Third-quarter net income almost doubled to $792 million, or $1.22 a share, from $404 million, or 64 cents, a year earlier. Sales rose 53 percent to $11.1 billion from $7.3 billion.
Revenue in 2010 will be $41 billion to $42 billion, up from a previous outlook of $39 billion to $42 billion. Sales will be “approaching” $50 billion in 2011, the company said.
Sales from Caterpillar’s machines business, which makes excavators, bulldozers, haul trucks and loaders, rose 84 percent to $7.2 billion in the quarter. Engine sales climbed 21 percent to $3.25 billion while financial-product revenue fell 5 percent to $682 million.
“The numbers are better across the board, in machinery and engines,” Eli Lustgarten, an analyst for Longbow Research in Independence, Ohio, who has a “neutral” rating on the shares, said in an interview. “It’s a solid beat.”
Global employment was 102,336 at the end of the quarter, including about 2,300 full-time workers, following the acquisition of Electro-Motive Diesel.

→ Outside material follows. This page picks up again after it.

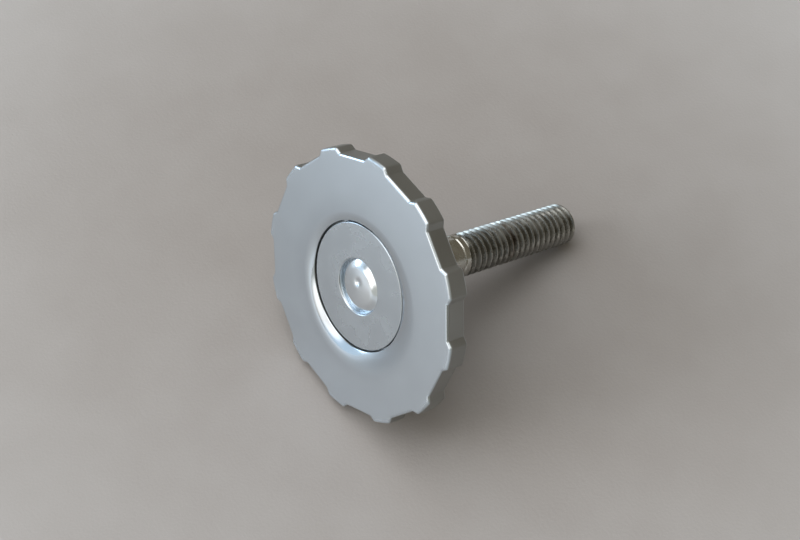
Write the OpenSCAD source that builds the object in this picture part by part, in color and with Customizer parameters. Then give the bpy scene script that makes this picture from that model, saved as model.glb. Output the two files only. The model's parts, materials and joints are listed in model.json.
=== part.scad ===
// Lobed thumb screw that holds a side cover. A pressed disc with grip lobes carries a
// washer in its dish, and a stud is riveted through both.
//
// Each piece is drawn about the screw's axis: local Z runs from the face, at Z = 0, to the
// stud's tip, and local X points down in the rest pose. The whole screw is then laid on a
// bench at Z = 0, where it rests on two lobes and on the tip.

/* [Lobed disc] */
// Diameter across the crests of the lobes
disc_d = 35; // [30:0.5:45]
// Thickness of the plate that the disc is pressed from
disc_t = 2.8; // [2:0.1:3.5]
// Number of lobes round the rim
lobes = 12; // [8:1:13]
// Angle that the crest of a lobe spans
crest_angle = 10; // [8:0.5:11]
// Angle that the flat between two lobes spans
flat_angle = 15.4; // [13:0.2:17]
// Depth of the flats below the crests
flat_depth = 0.82; // [0.5:0.02:1.2]
// Radius of the rounded edges of the rim
rim_edge_r = 0.4; // [0.2:0.05:0.6]

/* [Dish and boss] */
// Depth of the dish's floor below the face
dish_depth = 1.5; // [1.3:0.1:1.8]
// Radius of the gentle shoulder where the face turns down towards the dish
shoulder_r = 5; // [3:0.1:8]
// Depth of the shoulder, down to the top of the dish's straight wall
shoulder_depth = 0.5; // [0.3:0.05:0.8]
// Width of the gap between the washer and the dish's wall
washer_gap = 0.35; // [0.1:0.05:0.8]
// Wall between the dish and the outside of the boss behind it
boss_wall = 2.2; // [1.8:0.1:3]
// Radius of the boss's outer edge
boss_edge_r = 0.8; // [0.4:0.1:0.9]
// Radius of the fillet where the boss leaves the back of the disc
boss_fillet_r = 0.4; // [0.2:0.1:0.5]

/* [Washer] */
// Outer diameter of the washer
washer_d = 16.5; // [14:0.1:19]
// Thickness of the washer
washer_t = 1; // [0.8:0.05:1.2]
// Radius of the washer's edges
washer_edge_r = 0.25; // [0.1:0.05:0.35]
// Depth of the seat that the rivet head sits in
seat_depth = 0.45; // [0.3:0.05:0.6]
// Width of the sloping lip round the seat
lip_w = 0.9; // [0.5:0.1:1.5]

/* [Stud] */
// Diameter of the plain shank
shank_d = 5.5; // [5.2:0.1:8]
// Length of the plain shank, from the boss to the thread
shank_len = 13.7; // [6:0.1:20]
// Diameter of the thread's crests, which the rolling has raised above the shank
thread_d = 5.8; // [5.5:0.1:8]
// Distance from one crest of the thread to the next
thread_pitch = 1; // [0.7:0.05:1.25]
// Length of the threaded end
thread_len = 19.9; // [12:0.1:40]
// Width of the chamfer at the tip
tip_chamfer = 0.8; // [0.4:0.1:1.2]
// Diameter of the neck that passes through the disc and the washer
neck_d = 4.6; // [4:0.1:5]
// Gap round the neck in its holes
neck_gap = 0.05; // [0.02:0.01:0.1]

/* [Rivet head] */
// Diameter of the rivet head
rivet_d = 6.6; // [6:0.1:7.4]
// Gap between the rivet head and the wall of its seat
rivet_gap = 0.1; // [0.05:0.05:0.2]
// Height of the rivet head above its seat
rivet_h = 0.45; // [0.35:0.05:0.6]
// Width of the rounded flank of the rivet head
flank_w = 1; // [0.5:0.1:1.5]
// Rise of the crown in the middle of the rivet head
crown_h = 0.08; // [0.04:0.02:0.2]
// Diameter of the centre mark in the crown
mark_d = 1; // [0.6:0.1:1.4]
// Depth of the centre mark
mark_depth = 0.3; // [0.1:0.05:0.4]
// Distance of the centre mark from the axis
mark_offset = 0.6; // [0:0.1:1]
// Direction of the centre mark from the axis
mark_angle = 130; // [0:5:355]

/* [Hidden] */

// Levels along the axis, from the face towards the tip
washer_z = dish_depth - washer_t;
seat_z = washer_z + seat_depth;
boss_z = disc_t + dish_depth;
thread_z = boss_z + shank_len;
tip_z = thread_z + thread_len;

// The stud's cone between neck and shank, under 45 degrees, and the countersink that it seats in
cone_h = (shank_d - neck_d) / 2;
sink_z = boss_z - cone_h;
cone_z = sink_z - neck_gap;

// Profile of the metric thread: the slope of its flanks, and its depth and the width of its
// crest as shares of the pitch
flank_slope = 30;
depth_share = 0.61;
crest_share = 0.125;
thread_depth = depth_share * thread_pitch;
thread_crest = crest_share * thread_pitch;
thread_flank = thread_depth * tan(flank_slope);
thread_turns = floor((thread_len - tip_chamfer) / thread_pitch);

// Radii
disc_r = disc_d / 2;
floor_r = washer_d / 2 + washer_gap;
shoulder_run = sqrt(2 * shoulder_r * shoulder_depth - pow(shoulder_depth, 2));
boss_r = floor_r + boss_wall;
neck_hole_r = neck_d / 2 + neck_gap;
seat_r = rivet_d / 2 + rivet_gap;

// Corners of a lobe in plan, where its flank meets the flat and the crest
pitch_angle = 360 / lobes;
flat_x = disc_r - flat_depth;
flat_corner = [flat_x, flat_x * tan(flat_angle / 2)];
crest_start = (pitch_angle - crest_angle) / 2;
crest_corner = disc_r * [cos(crest_start), sin(crest_start)];
flank = crest_corner - flat_corner;
flank_normal = atan2(flank.y, flank.x) - 90;
flank_x = flat_corner * [cos(flank_normal), sin(flank_normal)];

// Fineness of rounded edges and of long arcs, as segments in a quarter or in an arc
edge_steps = 3;
arc_steps = 12;
round_fn = 96;
// How far a cutter runs past what it cuts
over = 1;

// Points along an arc from one angle to another
function arc(centre, r, from, to, steps) =
    [for (i = [0:steps]) let (a = from + (to - from) * i / steps) centre + r * [cos(a), sin(a)]];

// The rounded front and back edges of the rim, as points of [distance from the axis, Z]
front_edge = arc([disc_r - rim_edge_r, rim_edge_r], rim_edge_r, -90, 0, edge_steps);
back_edge = arc([disc_r - rim_edge_r, disc_t - rim_edge_r], rim_edge_r, 0, 90, edge_steps);
tip_edge = [[thread_d / 2, tip_z - tip_chamfer], [thread_d / 2 - tip_chamfer, tip_z]];

// The lowest corners of the rim are those of the two crests beside the flat that faces down.
// A line that touches them and the tip's edge from below is the bench.
crest_down = cos(crest_start);
rest_tilt = min([for (t = tip_edge)
    max([for (p = back_edge) atan((p[0] * crest_down - t[0]) / (t[1] - p[1]))])]);
rest_z = max([for (t = tip_edge) t[0] * cos(rest_tilt) + t[1] * sin(rest_tilt)]);
rest_front = max([for (p = front_edge) p[0] * crest_down * sin(rest_tilt) - p[1] * cos(rest_tilt)]);
rest_back = max([for (t = tip_edge) t[0] * sin(rest_tilt) + t[1] * cos(rest_tilt)]);

// Lays a piece on the bench, with the middle of the screw's length over the origin
module laid() {
    translate([(rest_front - rest_back) / 2, 0, rest_z])
        rotate([0, 90 + rest_tilt, 0])
            children();
}

// Section of the pressed plate: dish, shoulder, face, rim, back, boss and countersunk hole
function disc_section() = concat(
    [[neck_hole_r, dish_depth], [floor_r, dish_depth]],
    arc([floor_r + shoulder_run, shoulder_r], shoulder_r,
        270 - acos((shoulder_r - shoulder_depth) / shoulder_r), 270, edge_steps),
    front_edge,
    back_edge,
    arc([boss_r + boss_fillet_r, disc_t + boss_fillet_r], boss_fillet_r, 270, 180, edge_steps),
    arc([boss_r - boss_edge_r, boss_z - boss_edge_r], boss_edge_r, 0, 90, edge_steps),
    [[shank_d / 2 + neck_gap, boss_z], [neck_hole_r, sink_z]]
);

// Everything outside one straight side of the rim, whose edges are rounded like the crests'
module outside_of_side(distance, direction) {
    edge = [for (p = concat(front_edge, back_edge)) [p[0] - disc_r + distance, p[1]]];
    inner = edge[0][0];
    rotate([0, 0, direction])
        rotate([90, 0, 0])
            linear_extrude(height = disc_d, center = true)
                polygon(concat(
                    [[distance + disc_r, -over], [inner, -over]],
                    edge,
                    [[inner, disc_t + over], [distance + disc_r, disc_t + over]]
                ));
}

// The notch between two lobes: a flat and two sloping flanks
module notch() {
    intersection() {
        outside_of_side(flat_x, 0);
        outside_of_side(flank_x, flank_normal);
        outside_of_side(flank_x, -flank_normal);
    }
}

module lobed_disc() {
    color([0.75, 0.78, 0.81])
        laid()
            difference() {
                rotate_extrude($fn = round_fn)
                    polygon(disc_section());
                for (i = [0:lobes - 1])
                    rotate([0, 0, i * pitch_angle])
                        notch();
            }
}

// Section of the washer, with the seat of the rivet head in its upper side
function washer_section() = concat(
    [[neck_hole_r, seat_z], [seat_r, seat_z], [seat_r + lip_w, washer_z]],
    arc([washer_d / 2 - washer_edge_r, washer_z + washer_edge_r], washer_edge_r, -90, 0, edge_steps),
    arc([washer_d / 2 - washer_edge_r, dish_depth - washer_edge_r], washer_edge_r, 0, 90, edge_steps),
    [[neck_hole_r, dish_depth]]
);

module centre_washer() {
    color([0.68, 0.7, 0.73])
        laid()
            rotate_extrude($fn = round_fn)
                polygon(washer_section());
}

// Section of the rivet head: a low crown and a rounded flank, down to the seat
crown_r = rivet_d / 2 - flank_w;
crown_sphere_r = (pow(crown_r, 2) + pow(crown_h, 2)) / (2 * crown_h);
crown_z = seat_z - rivet_h;
flank_h = rivet_h - crown_h;

function rivet_section() = concat(
    arc([0, crown_z + crown_sphere_r], crown_sphere_r, -90, asin(crown_r / crown_sphere_r) - 90, edge_steps),
    [for (i = [1:arc_steps]) let (a = 90 * i / arc_steps)
        [crown_r + flank_w * sin(a), seat_z - flank_h * cos(a)]]
);

// One groove of the thread and the crest after it, from a place along the axis
function thread_turn(z) = [
    [thread_d / 2, z],
    [thread_d / 2 - thread_depth, z + thread_flank],
    [thread_d / 2 - thread_depth, z + thread_pitch - thread_crest - thread_flank],
    [thread_d / 2, z + thread_pitch - thread_crest]
];

// Section of the whole stud: rivet head, neck, cone, shank, thread and tip. The thread is drawn
// as rings, not as a helix.
function stud_section() = concat(
    rivet_section(),
    [[neck_d / 2, seat_z], [neck_d / 2, cone_z], [shank_d / 2, cone_z + cone_h]],
    [[shank_d / 2, thread_z - thread_crest]],
    [for (i = [0:thread_turns - 1]) each thread_turn(thread_z + i * thread_pitch)],
    tip_edge,
    [[0, tip_z]]
);

module centre_mark() {
    rotate([0, 0, mark_angle])
        translate([mark_offset, 0, crown_z - mark_depth])
            cylinder(h = 2 * mark_depth, r1 = mark_d, r2 = 0, $fn = round_fn);
}

module threaded_stud() {
    color([0.42, 0.41, 0.4])
        laid()
            difference() {
                rotate_extrude($fn = round_fn)
                    polygon(stud_section());
                centre_mark();
            }
}

lobed_disc();
centre_washer();
threaded_stud();
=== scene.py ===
"""A chromed, lobed thumb screw that lies on a pale sheet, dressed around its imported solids.

Sizes are in millimetres in the screw's own frame, as in the part's source: local Z runs along
the axis from the face to the stud's tip, and local X points down in the rest pose. Meshes are
placed in metres in the row frame, by the place and direction of the record's stud mount.
Angles are in degrees, and a section's points are (radius, level, normal).
"""

import json
import math

import bmesh
import bpy
from mathutils import Matrix, Vector

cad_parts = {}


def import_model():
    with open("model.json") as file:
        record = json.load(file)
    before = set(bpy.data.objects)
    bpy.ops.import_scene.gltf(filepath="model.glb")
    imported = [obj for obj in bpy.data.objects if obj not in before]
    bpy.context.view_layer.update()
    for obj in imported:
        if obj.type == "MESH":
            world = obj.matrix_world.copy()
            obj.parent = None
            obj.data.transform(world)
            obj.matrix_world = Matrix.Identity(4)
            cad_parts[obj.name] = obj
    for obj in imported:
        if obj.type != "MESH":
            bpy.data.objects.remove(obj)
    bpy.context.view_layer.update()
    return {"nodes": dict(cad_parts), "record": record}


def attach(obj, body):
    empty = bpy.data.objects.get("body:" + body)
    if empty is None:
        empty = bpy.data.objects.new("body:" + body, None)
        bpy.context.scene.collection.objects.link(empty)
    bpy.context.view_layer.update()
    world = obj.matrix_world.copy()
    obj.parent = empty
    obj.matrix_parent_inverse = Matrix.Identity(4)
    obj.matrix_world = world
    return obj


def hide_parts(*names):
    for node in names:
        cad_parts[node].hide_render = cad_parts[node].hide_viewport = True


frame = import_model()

MM = 0.001

# Lobed disc, with the lobes' crests and the flats between them
DISC_R = 17.5
DISC_T = 2.8
LOBES = 12
CREST_ANGLE = 10.0
FLAT_ANGLE = 15.4
FLAT_DEPTH = 0.82
EDGE_R = 0.4
LOBE_CORNER_R = 0.5
NOTCH_FILLET_R = 0.3

# Dish in front, which is pressed a little off the disc's centre, with a shoulder that is drawn
# out towards one side
DISH_DEPTH = 1.5
DISH_SHIFT = 0.12
DISH_SHIFT_ANGLE = 48.0
WALL_EDGE_R = 0.15
WASHER_GAP = 0.2
SHOULDER_R = 5.0
SHOULDER_DEPTH = 0.5
SHOULDER_WIDE = 1.0
SHOULDER_WIDE_ANGLE = -58.0

# Boss behind
BOSS_WALL = 2.4
BOSS_EDGE_R = 0.8
BOSS_FILLET_R = 0.4

# Washer, with a lip round the recess that the rivet sits in
WASHER_R = 8.2
WASHER_T = 1.0
WASHER_EDGE_R = 0.12
SEAT_DEPTH = 0.55
LIP_R = 0.2
WASHER_STEPS = 288

# Distances from the edges of wide flats to the rows that break the flats up
FACE_STEP = 1.5
PLATE_MARGIN = 1.6
BOSS_MARGIN = 2.0
WASHER_MARGIN = 1.0
LIP_MARGIN = 0.4

# Stud, with a plain shank between its neck and the collar in front of the thread
SHANK_R = 2.75
THREAD_R = 2.9
NECK_R = 2.3
NECK_GAP = 0.05
SHANK_LEN = 13.7
THREAD_LEN = 19.9
TIP_CHAMFER = 0.8
COLLAR_W = 1.1
COLUMNS = 144

# Thread: the flat shares of one pitch, how far before the solid's thread the grooves start, and
# the length over which they reach their depth
PITCH = 1.0
THREAD_DEPTH = 0.61
CREST_SHARE = 0.14
ROOT_SHARE = 0.24
CREST_CLEARANCE = 0.01
THREAD_LEAD = 0.5
THREAD_FADE = 0.4
ROWS_PER_PITCH = 12
SHARP_ANGLE = 40.0

# Rivet head: a low crown, a sloping flank, a rounded edge and a mark in the crown
RIVET_R = 3.5
RIVET_GAP = 0.1
CROWN_R = 2.6
CROWN_H = 0.26
FLANK_SLOPE = 28.0
FLANK_ROUND = 0.32
RIVET_EDGE_R = 0.12
MARK_R = 0.42
MARK_DEPTH = 0.22
MARK_PLACE = (-0.68, 0.12)

# Section rows nearer than this are one row, in millimetres. Points of the stud nearer than this
# merge, and shorter edges go, in metres.
SAME_PLACE = 1e-6
MERGE_DISTANCE = 1e-7
SHORTEST_EDGE = 1e-8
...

The company added 6,200 full-time employees this year, primarily because of production increases, and about 9,000 part-time, agency and temporary workers.
Caterpillar cut about 19,000 full-time jobs and 18,000 part-time and temporary workers from late 2008 through the end of last year after demand plunged during the recession.
The company today forecast world economic growth in 2010 and next year will be more than 3.5 percent. The U.S. may expand 2.5 percent in this by year and 3 percent next year while developing countries may grow about 7 percent in 2010 and 6.5 percent in 2011, the company said. Growth in China may moderate in 2011 to about 9.5 percent from 10.5 percent, it said.
Caterpillar said it expects the U.S. Federal Reserve Bank will increase liquidity in the fourth quarter and the European Central Bank will hold its current policy through the yearend even though turmoil in government debt markets could result in additional bond purchases.